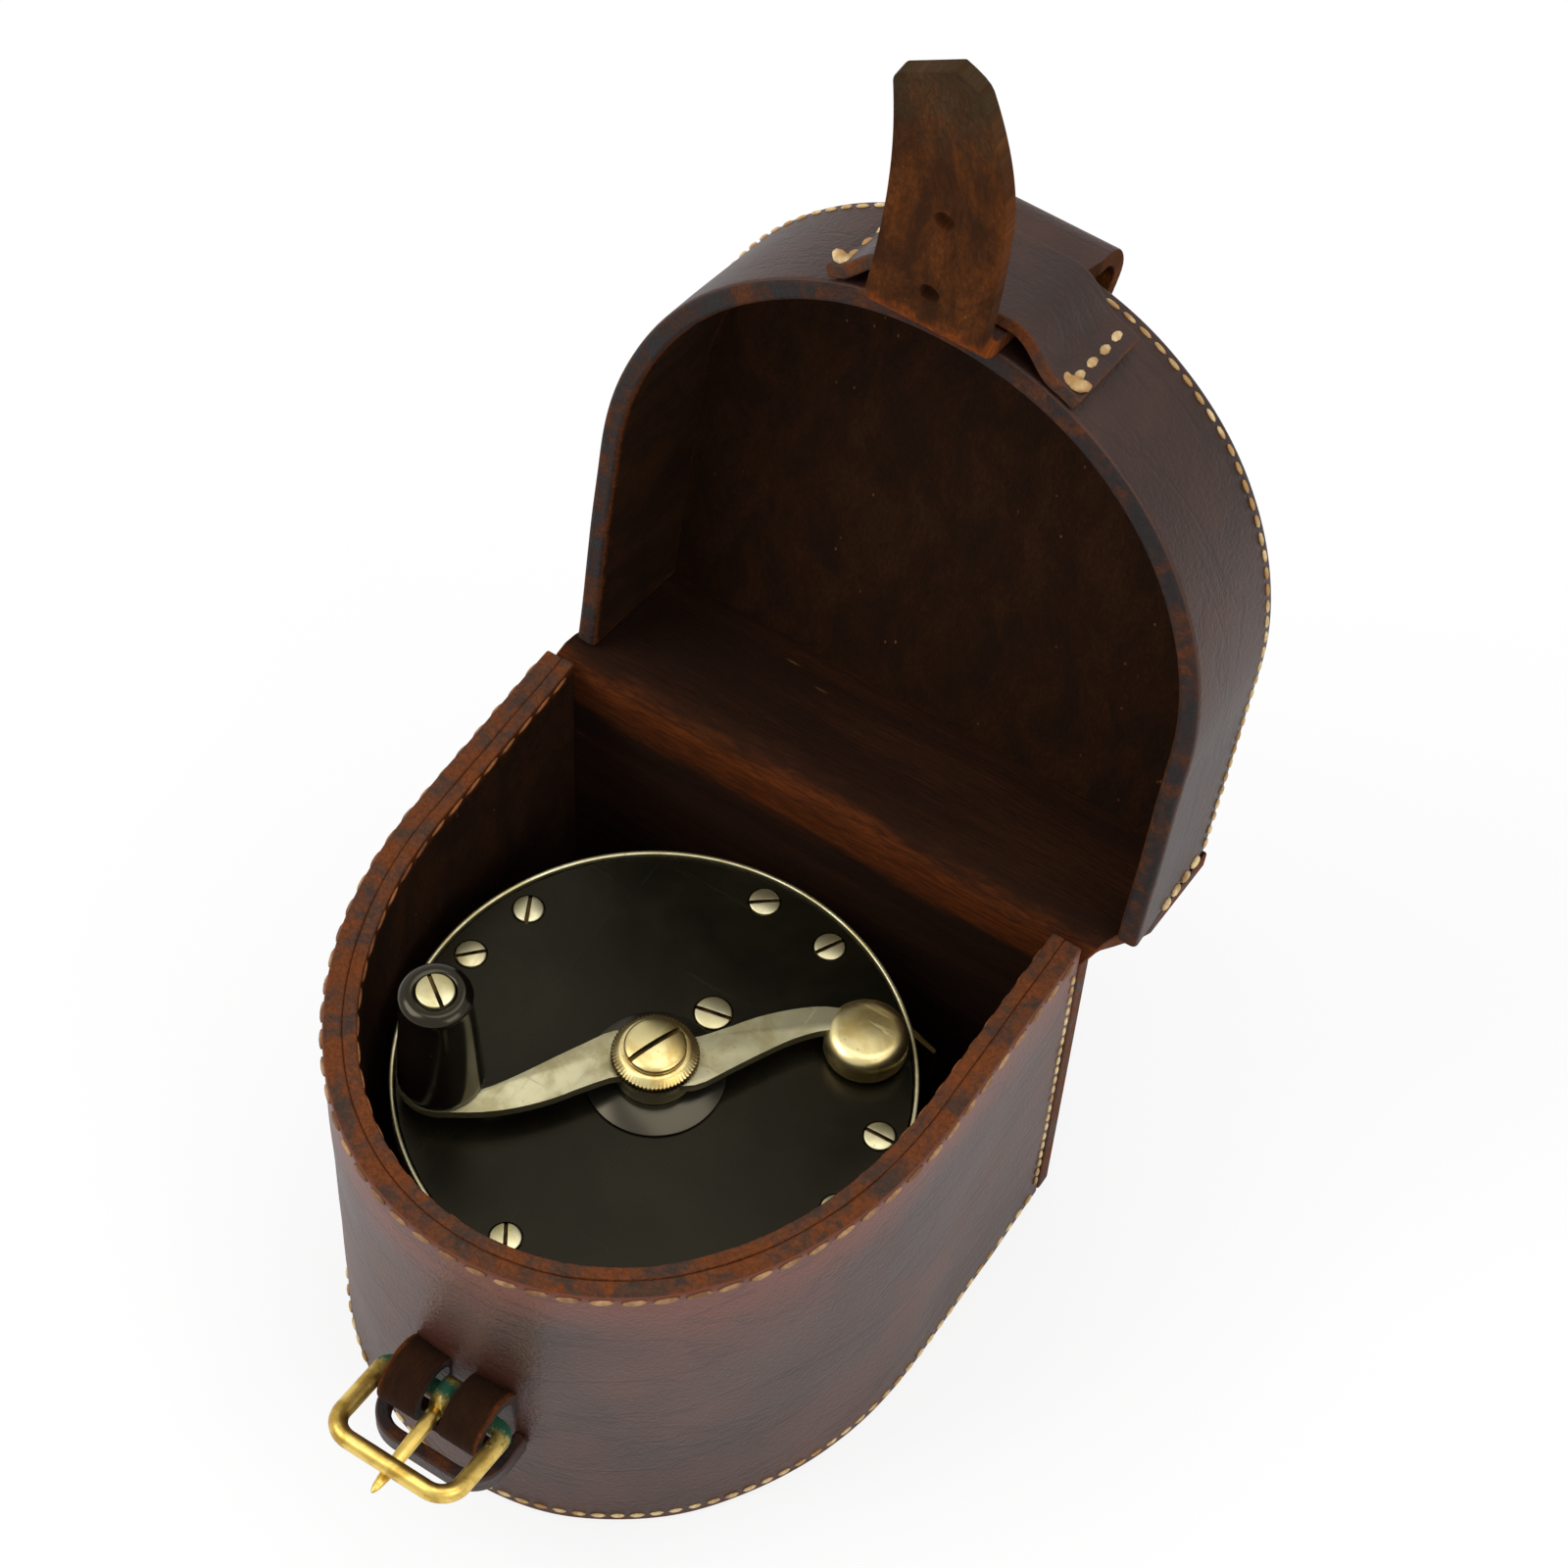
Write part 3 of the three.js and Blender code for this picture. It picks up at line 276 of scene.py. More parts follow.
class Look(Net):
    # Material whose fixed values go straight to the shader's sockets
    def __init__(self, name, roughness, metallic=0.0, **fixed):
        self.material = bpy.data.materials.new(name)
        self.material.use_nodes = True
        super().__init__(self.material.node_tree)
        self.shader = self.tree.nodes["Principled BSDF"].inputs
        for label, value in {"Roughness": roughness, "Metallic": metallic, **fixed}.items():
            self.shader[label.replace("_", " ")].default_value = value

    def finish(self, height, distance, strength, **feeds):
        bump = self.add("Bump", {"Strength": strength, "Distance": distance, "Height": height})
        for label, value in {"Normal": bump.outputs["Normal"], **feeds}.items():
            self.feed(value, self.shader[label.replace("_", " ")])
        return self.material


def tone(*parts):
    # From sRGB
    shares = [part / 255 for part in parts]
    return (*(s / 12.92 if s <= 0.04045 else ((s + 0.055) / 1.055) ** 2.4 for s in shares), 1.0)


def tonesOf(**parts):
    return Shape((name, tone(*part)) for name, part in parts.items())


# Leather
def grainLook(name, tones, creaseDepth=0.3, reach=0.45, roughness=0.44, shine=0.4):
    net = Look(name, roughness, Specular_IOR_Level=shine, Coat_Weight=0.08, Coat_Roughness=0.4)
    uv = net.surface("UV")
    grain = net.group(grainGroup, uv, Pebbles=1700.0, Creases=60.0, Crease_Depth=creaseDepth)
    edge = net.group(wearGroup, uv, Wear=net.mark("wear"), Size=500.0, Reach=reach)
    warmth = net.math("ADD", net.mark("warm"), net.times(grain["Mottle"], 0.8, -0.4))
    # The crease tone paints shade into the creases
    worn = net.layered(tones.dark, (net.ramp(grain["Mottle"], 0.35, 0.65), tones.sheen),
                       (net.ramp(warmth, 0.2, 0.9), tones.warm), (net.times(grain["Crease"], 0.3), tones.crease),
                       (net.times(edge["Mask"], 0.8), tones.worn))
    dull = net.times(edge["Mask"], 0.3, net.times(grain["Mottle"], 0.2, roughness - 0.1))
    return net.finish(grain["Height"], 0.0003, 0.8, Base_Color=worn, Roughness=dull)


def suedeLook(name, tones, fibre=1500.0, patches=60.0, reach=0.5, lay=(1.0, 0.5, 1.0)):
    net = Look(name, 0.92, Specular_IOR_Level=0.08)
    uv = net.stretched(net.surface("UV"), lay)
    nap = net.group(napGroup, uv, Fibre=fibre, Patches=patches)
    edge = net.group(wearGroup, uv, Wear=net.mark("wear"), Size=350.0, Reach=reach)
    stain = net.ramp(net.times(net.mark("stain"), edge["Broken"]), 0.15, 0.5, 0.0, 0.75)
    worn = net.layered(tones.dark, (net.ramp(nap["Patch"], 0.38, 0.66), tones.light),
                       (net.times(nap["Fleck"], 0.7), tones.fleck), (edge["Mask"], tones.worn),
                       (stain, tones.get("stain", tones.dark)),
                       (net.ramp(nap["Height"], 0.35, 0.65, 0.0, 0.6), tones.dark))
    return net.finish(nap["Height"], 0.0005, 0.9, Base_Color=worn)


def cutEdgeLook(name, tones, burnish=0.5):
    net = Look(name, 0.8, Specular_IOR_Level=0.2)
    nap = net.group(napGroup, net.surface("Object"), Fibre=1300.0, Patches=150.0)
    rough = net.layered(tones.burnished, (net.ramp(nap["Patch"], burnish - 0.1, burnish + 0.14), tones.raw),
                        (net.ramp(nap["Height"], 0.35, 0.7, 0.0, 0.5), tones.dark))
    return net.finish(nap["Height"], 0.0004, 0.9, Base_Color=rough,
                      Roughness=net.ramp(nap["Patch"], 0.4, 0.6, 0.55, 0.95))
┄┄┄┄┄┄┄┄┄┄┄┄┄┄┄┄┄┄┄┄
- [Task statement]: Print, unaltered, every line from the beginning of the material down to the line with "return self.material".

- [Exercise result]:
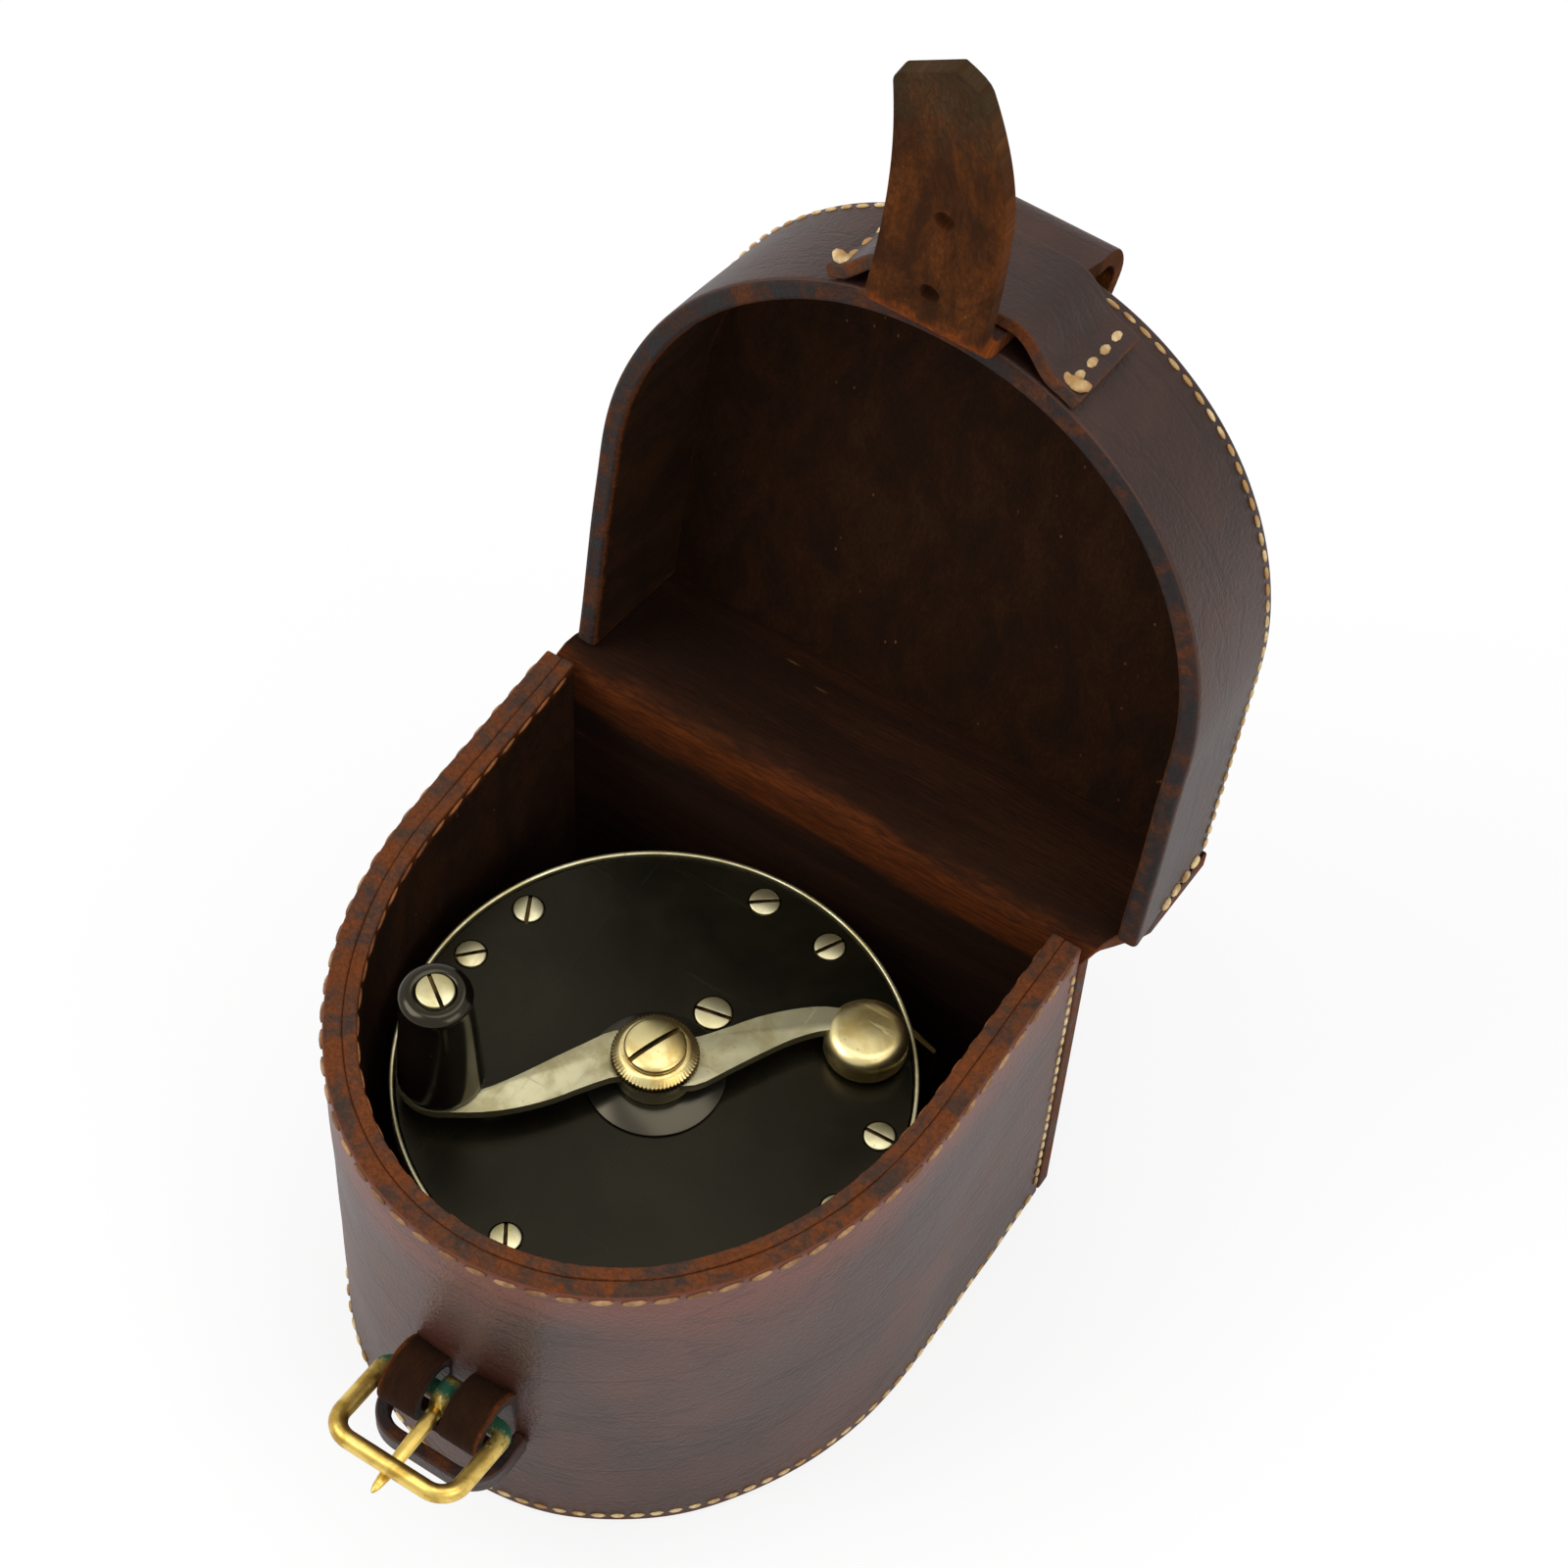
Write part 3 of the three.js and Blender code for this picture. It picks up at line 276 of scene.py. More parts follow.
class Look(Net):
    # Material whose fixed values go straight to the shader's sockets
    def __init__(self, name, roughness, metallic=0.0, **fixed):
        self.material = bpy.data.materials.new(name)
        self.material.use_nodes = True
        super().__init__(self.material.node_tree)
        self.shader = self.tree.nodes["Principled BSDF"].inputs
        for label, value in {"Roughness": roughness, "Metallic": metallic, **fixed}.items():
            self.shader[label.replace("_", " ")].default_value = value

    def finish(self, height, distance, strength, **feeds):
        bump = self.add("Bump", {"Strength": strength, "Distance": distance, "Height": height})
        for label, value in {"Normal": bump.outputs["Normal"], **feeds}.items():
            self.feed(value, self.shader[label.replace("_", " ")])
        return self.material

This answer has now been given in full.